**Given data:**
---

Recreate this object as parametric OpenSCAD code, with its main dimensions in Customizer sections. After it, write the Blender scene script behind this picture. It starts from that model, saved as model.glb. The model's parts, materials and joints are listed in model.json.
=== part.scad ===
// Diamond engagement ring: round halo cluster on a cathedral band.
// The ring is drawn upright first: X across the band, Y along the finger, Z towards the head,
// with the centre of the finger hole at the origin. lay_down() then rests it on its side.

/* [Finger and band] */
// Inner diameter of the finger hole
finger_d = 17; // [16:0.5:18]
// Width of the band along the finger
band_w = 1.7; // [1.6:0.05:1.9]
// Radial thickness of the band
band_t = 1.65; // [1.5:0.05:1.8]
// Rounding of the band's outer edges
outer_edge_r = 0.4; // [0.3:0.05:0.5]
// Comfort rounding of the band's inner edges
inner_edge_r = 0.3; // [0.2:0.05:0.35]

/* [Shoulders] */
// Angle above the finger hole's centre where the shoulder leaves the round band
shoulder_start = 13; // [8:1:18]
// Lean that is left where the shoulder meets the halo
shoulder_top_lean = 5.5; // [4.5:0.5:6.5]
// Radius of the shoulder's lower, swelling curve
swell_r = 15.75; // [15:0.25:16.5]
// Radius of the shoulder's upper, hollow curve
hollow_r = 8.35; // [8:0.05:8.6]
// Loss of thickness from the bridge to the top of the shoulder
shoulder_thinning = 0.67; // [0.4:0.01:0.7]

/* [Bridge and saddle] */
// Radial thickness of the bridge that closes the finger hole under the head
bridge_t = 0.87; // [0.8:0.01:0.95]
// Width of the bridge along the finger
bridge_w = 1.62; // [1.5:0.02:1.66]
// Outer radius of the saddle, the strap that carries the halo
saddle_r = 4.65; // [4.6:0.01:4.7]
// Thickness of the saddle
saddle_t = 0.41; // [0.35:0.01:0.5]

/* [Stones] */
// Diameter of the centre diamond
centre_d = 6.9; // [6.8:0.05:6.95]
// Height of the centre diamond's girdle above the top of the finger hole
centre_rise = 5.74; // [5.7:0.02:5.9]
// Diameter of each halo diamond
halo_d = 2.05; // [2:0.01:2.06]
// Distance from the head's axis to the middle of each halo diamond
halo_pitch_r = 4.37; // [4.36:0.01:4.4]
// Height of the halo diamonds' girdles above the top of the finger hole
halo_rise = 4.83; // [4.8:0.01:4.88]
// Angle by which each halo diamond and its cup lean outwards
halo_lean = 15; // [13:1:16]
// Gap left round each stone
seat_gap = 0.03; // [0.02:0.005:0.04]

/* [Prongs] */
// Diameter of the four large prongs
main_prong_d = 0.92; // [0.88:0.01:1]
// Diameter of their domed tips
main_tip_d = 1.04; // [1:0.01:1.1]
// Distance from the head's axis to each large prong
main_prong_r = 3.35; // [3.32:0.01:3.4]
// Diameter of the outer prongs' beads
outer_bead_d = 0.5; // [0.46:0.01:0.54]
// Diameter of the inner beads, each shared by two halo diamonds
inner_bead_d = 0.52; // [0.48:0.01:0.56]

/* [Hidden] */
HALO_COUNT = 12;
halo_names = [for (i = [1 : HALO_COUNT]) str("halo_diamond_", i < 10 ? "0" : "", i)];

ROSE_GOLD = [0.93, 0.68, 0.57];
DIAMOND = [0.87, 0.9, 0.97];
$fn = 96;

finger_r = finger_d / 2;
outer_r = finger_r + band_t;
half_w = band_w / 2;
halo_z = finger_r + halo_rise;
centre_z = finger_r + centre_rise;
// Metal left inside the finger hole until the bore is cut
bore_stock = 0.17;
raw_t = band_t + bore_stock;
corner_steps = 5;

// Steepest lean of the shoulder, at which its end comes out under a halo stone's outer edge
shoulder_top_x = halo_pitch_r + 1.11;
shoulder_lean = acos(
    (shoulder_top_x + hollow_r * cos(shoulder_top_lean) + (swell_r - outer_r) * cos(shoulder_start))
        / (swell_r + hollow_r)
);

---

**Work instructions:** Copy out every line of the data above, exactly as given.

**The completed task:**
Recreate this object as parametric OpenSCAD code, with its main dimensions in Customizer sections. After it, write the Blender scene script behind this picture. It starts from that model, saved as model.glb. The model's parts, materials and joints are listed in model.json.
=== part.scad ===
// Diamond engagement ring: round halo cluster on a cathedral band.
// The ring is drawn upright first: X across the band, Y along the finger, Z towards the head,
// with the centre of the finger hole at the origin. lay_down() then rests it on its side.

/* [Finger and band] */
// Inner diameter of the finger hole
finger_d = 17; // [16:0.5:18]
// Width of the band along the finger
band_w = 1.7; // [1.6:0.05:1.9]
// Radial thickness of the band
band_t = 1.65; // [1.5:0.05:1.8]
// Rounding of the band's outer edges
outer_edge_r = 0.4; // [0.3:0.05:0.5]
// Comfort rounding of the band's inner edges
inner_edge_r = 0.3; // [0.2:0.05:0.35]

/* [Shoulders] */
// Angle above the finger hole's centre where the shoulder leaves the round band
shoulder_start = 13; // [8:1:18]
// Lean that is left where the shoulder meets the halo
shoulder_top_lean = 5.5; // [4.5:0.5:6.5]
// Radius of the shoulder's lower, swelling curve
swell_r = 15.75; // [15:0.25:16.5]
// Radius of the shoulder's upper, hollow curve
hollow_r = 8.35; // [8:0.05:8.6]
// Loss of thickness from the bridge to the top of the shoulder
shoulder_thinning = 0.67; // [0.4:0.01:0.7]

/* [Bridge and saddle] */
// Radial thickness of the bridge that closes the finger hole under the head
bridge_t = 0.87; // [0.8:0.01:0.95]
// Width of the bridge along the finger
bridge_w = 1.62; // [1.5:0.02:1.66]
// Outer radius of the saddle, the strap that carries the halo
saddle_r = 4.65; // [4.6:0.01:4.7]
// Thickness of the saddle
saddle_t = 0.41; // [0.35:0.01:0.5]

/* [Stones] */
// Diameter of the centre diamond
centre_d = 6.9; // [6.8:0.05:6.95]
// Height of the centre diamond's girdle above the top of the finger hole
centre_rise = 5.74; // [5.7:0.02:5.9]
// Diameter of each halo diamond
halo_d = 2.05; // [2:0.01:2.06]
// Distance from the head's axis to the middle of each halo diamond
halo_pitch_r = 4.37; // [4.36:0.01:4.4]
// Height of the halo diamonds' girdles above the top of the finger hole
halo_rise = 4.83; // [4.8:0.01:4.88]
// Angle by which each halo diamond and its cup lean outwards
halo_lean = 15; // [13:1:16]
// Gap left round each stone
seat_gap = 0.03; // [0.02:0.005:0.04]

/* [Prongs] */
// Diameter of the four large prongs
main_prong_d = 0.92; // [0.88:0.01:1]
// Diameter of their domed tips
main_tip_d = 1.04; // [1:0.01:1.1]
// Distance from the head's axis to each large prong
main_prong_r = 3.35; // [3.32:0.01:3.4]
// Diameter of the outer prongs' beads
outer_bead_d = 0.5; // [0.46:0.01:0.54]
// Diameter of the inner beads, each shared by two halo diamonds
inner_bead_d = 0.52; // [0.48:0.01:0.56]

/* [Hidden] */
HALO_COUNT = 12;
halo_names = [for (i = [1 : HALO_COUNT]) str("halo_diamond_", i < 10 ? "0" : "", i)];

ROSE_GOLD = [0.93, 0.68, 0.57];
DIAMOND = [0.87, 0.9, 0.97];
$fn = 96;

finger_r = finger_d / 2;
outer_r = finger_r + band_t;
half_w = band_w / 2;
halo_z = finger_r + halo_rise;
centre_z = finger_r + centre_rise;
// Metal left inside the finger hole until the bore is cut
bore_stock = 0.17;
raw_t = band_t + bore_stock;
corner_steps = 5;

// Steepest lean of the shoulder, at which its end comes out under a halo stone's outer edge
shoulder_top_x = halo_pitch_r + 1.11;
shoulder_lean = acos(
    (shoulder_top_x + hollow_r * cos(shoulder_top_lean) + (swell_r - outer_r) * cos(shoulder_start))
        / (swell_r + hollow_r)
);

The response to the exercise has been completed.